◆ **WRITTEN INSTRUCTION**: Copy whichever lines contain the string "caption".

◆ **GIVEN RECORDS**:
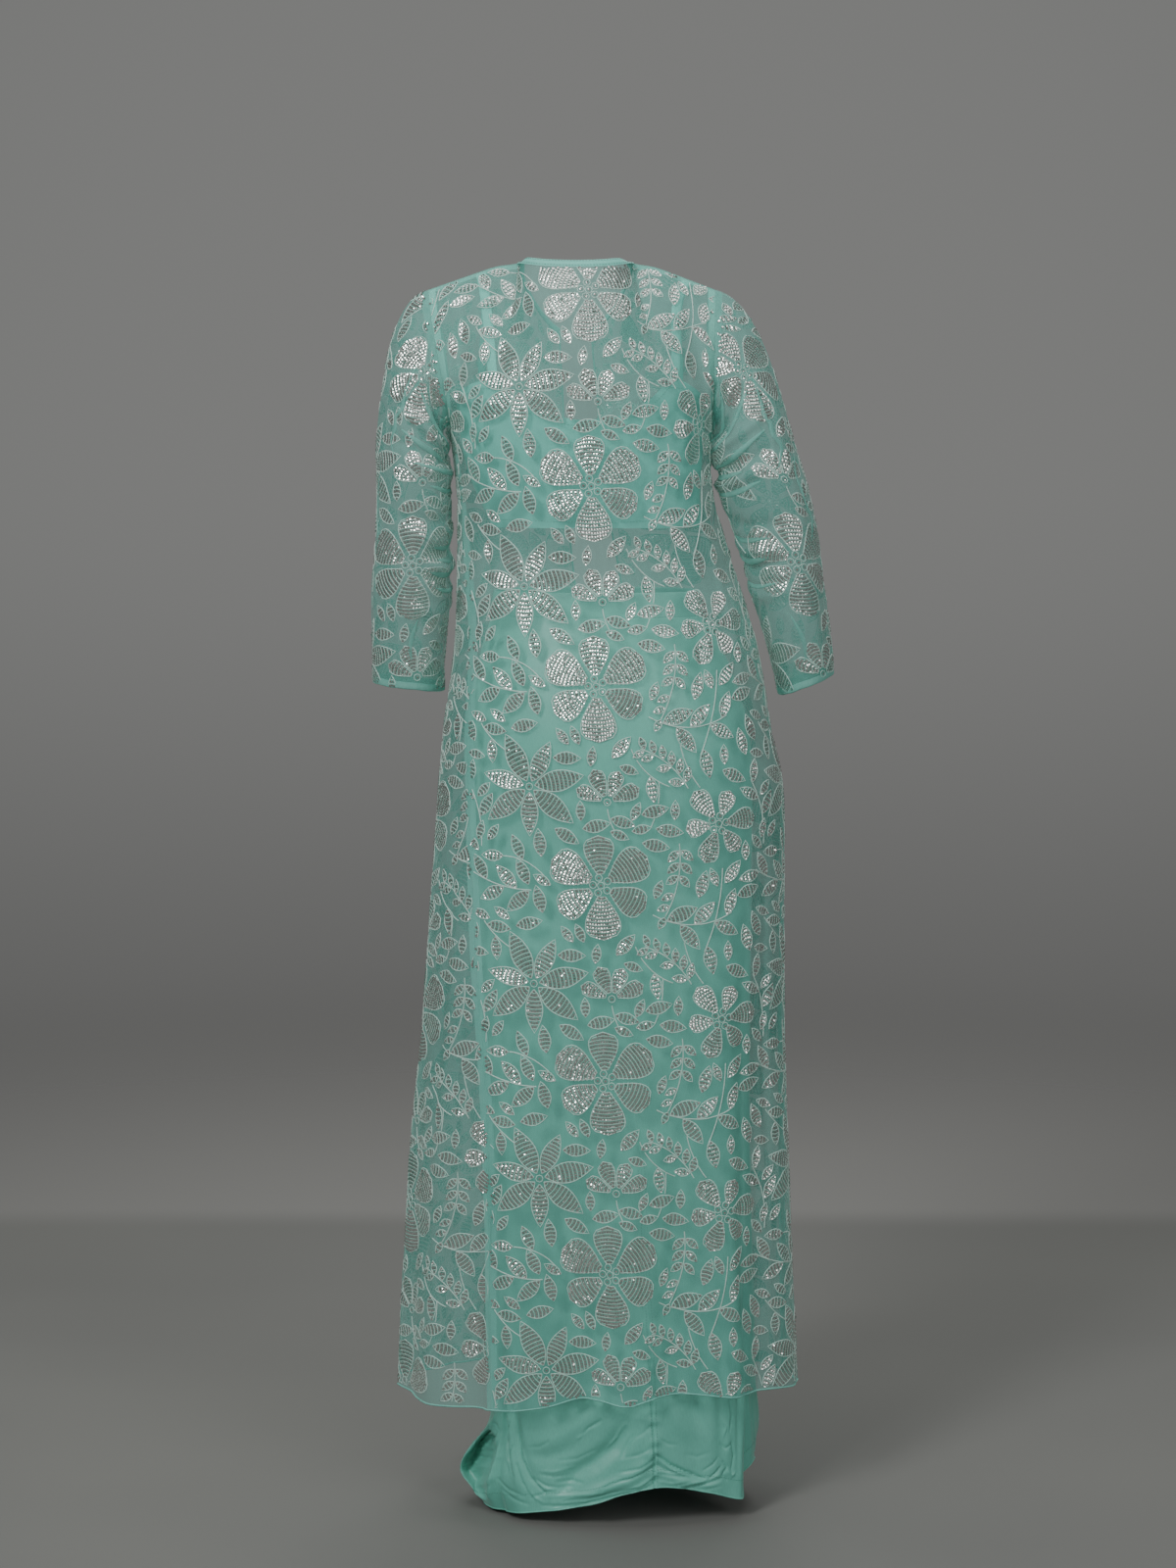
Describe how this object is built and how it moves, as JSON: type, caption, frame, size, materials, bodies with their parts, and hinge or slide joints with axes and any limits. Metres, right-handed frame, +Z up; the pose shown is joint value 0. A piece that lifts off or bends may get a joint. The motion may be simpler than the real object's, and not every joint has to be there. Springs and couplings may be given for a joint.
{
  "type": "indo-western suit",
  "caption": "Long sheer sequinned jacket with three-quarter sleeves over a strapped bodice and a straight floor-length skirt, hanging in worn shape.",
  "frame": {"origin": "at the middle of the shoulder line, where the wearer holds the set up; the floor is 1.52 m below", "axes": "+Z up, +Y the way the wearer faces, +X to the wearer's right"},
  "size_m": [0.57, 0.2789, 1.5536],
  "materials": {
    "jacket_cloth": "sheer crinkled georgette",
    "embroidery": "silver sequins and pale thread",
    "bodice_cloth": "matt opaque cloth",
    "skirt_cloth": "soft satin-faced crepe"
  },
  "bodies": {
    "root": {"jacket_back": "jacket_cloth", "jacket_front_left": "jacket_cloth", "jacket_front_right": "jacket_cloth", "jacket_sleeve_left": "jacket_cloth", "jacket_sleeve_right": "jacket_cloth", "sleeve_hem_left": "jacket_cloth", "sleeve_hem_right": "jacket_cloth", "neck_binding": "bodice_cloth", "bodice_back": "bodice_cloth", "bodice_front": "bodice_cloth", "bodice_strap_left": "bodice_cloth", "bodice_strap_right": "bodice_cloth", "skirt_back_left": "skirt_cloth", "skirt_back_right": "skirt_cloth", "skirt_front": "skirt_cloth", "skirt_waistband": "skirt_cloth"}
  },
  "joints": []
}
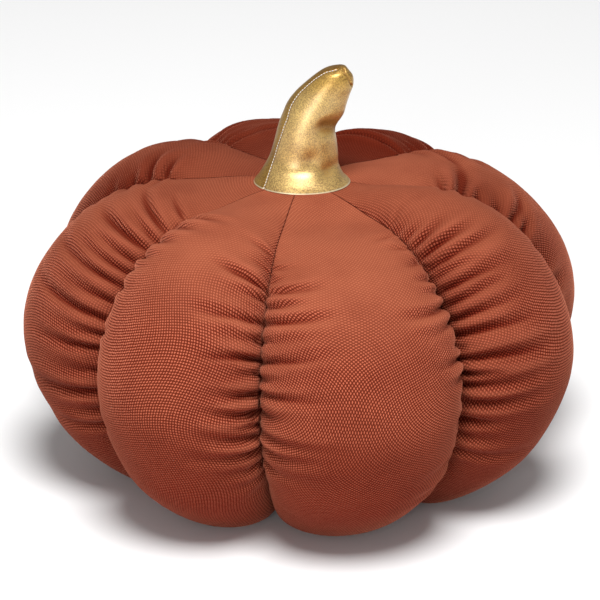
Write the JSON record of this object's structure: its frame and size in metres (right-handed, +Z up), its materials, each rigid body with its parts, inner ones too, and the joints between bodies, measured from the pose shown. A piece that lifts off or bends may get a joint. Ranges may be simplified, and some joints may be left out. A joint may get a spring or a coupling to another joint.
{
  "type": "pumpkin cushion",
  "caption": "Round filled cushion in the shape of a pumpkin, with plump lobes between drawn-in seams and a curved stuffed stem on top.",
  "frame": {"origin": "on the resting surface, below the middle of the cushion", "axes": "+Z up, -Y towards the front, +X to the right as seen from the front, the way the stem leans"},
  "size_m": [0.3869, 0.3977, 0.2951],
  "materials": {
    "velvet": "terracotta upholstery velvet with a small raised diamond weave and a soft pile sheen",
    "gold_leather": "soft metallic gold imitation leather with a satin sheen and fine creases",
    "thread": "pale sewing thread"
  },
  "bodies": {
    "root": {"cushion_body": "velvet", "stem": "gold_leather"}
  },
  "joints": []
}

◆ **EXERCISE RESULT**:
Describe how this object is built and how it moves, as JSON: type, caption, frame, size, materials, bodies with their parts, and hinge or slide joints with axes and any limits. Metres, right-handed frame, +Z up; the pose shown is joint value 0. A piece that lifts off or bends may get a joint. The motion may be simpler than the real object's, and not every joint has to be there. Springs and couplings may be given for a joint.
  "caption": "Long sheer sequinned jacket with three-quarter sleeves over a strapped bodice and a straight floor-length skirt, hanging in worn shape.",
  "caption": "Round filled cushion in the shape of a pumpkin, with plump lobes between drawn-in seams and a curved stuffed stem on top.",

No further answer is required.